For a few days, Bella found herself welcomed into the fold of an unspoken sisterhood, that of what can be dubbed as ‘breakup influencers’. These are women documenting the messy aftermath of rejection, betrayal, heartbreak or just the general malaise of being a single woman today, all the while quickly becoming micro-celebrities in the process. Their stories often begin as simple confessionals about dates gone wrong or relationships unravelling, but once they’re uploaded, the audience takes over: comments flood in, followers multiply, and opinions pile up on what they should do next. 

This logic isn’t new.

In Trick Mirror, writer Jia Tolentino writes about the early-2010s “personal essay industrial complex”; a time when young women were rewarded for packaging their most intimate experiences into essay fodder. We were writing ourselves into existence,” Tolentino notes. The confessional itself is currency. The heartbreak video genre is a continuation of that lineage with a rawer edge.

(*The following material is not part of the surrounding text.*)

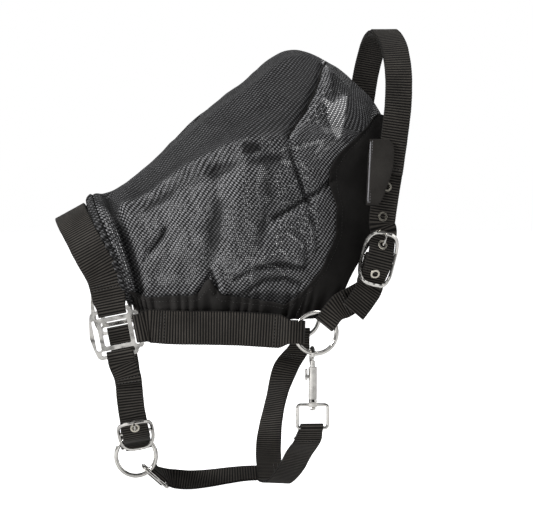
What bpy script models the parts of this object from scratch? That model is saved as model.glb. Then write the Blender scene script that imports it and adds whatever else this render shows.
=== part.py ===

We can use philosopher Byung-Chul Han’s term “auto-exploitation” taken from his book The Burnout Society to better understand what’s happening here. He explains that under capitalism, we internalise the urge to produce, brand, and sell even our most private experiences. “Today, everyone is an auto-exploiting labourer in his or her own enterprise. People are now master and slave in one. Even class struggle has transformed into an inner struggle against oneself,” Han writes.

It’s hard not to see the resonance. Online, even our suffering becomes prime entertainment as it’s no longer about how we feel, but how we can be consumed.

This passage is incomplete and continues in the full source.